C:\v\build>ctest -R filtertest
Test project C:/v/build
    Start 418: test/grdfilter/filtertest.sh
1/1 Test #418: test/grdfilter/filtertest.sh .....   Passed   11.43 sec

100% tests passed, 0 tests failed out of 1

Total Test time (real) =  11.49 sec

but if I force it in the script

C:\v\build>ctest -R filtertest
Test project C:/v/build
    Start 418: test/grdfilter/filtertest.sh
1/1 Test #418: test/grdfilter/filtertest.sh .....   Passed    2.62 sec

100% tests passed, 0 tests failed out of 1

Total Test time (real) =   2.66 sec

Will try on macOS after dinner. But note the comments:

# Set location of GLIB component gthread [auto].  This is an optional (and
# experimental) option which you need to enable:

Another point here;

Just started a grdfilter run, and it’s only using 1 thread:

grdfilter [INFORMATION]: Calculations will be distributed over 1 threads.

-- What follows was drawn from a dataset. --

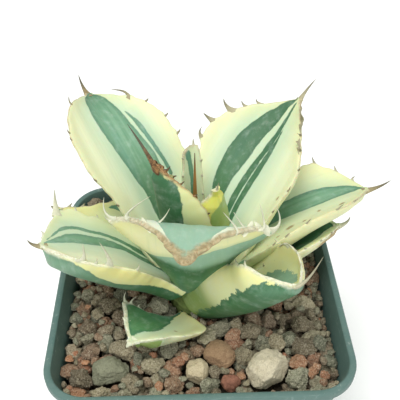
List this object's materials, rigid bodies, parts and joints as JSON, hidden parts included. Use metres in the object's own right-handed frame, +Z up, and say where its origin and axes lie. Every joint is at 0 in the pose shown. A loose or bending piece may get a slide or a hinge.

“Strange, the default is to use all available cores, ref. -x

I then ^c'ed, and tried adding -x to the command, just to see if it makes a difference.
And voila:

grdfilter [INFORMATION]: Calculations will be distributed over 12 threads.

Point: Should -x be implicitly set? I don’t buy a computer with >> 1 core just to see them idle (as in: it’s easy to forget to add -x to your command).

Shouldn’t the use of ~all cores be opt-out, and not opt-in?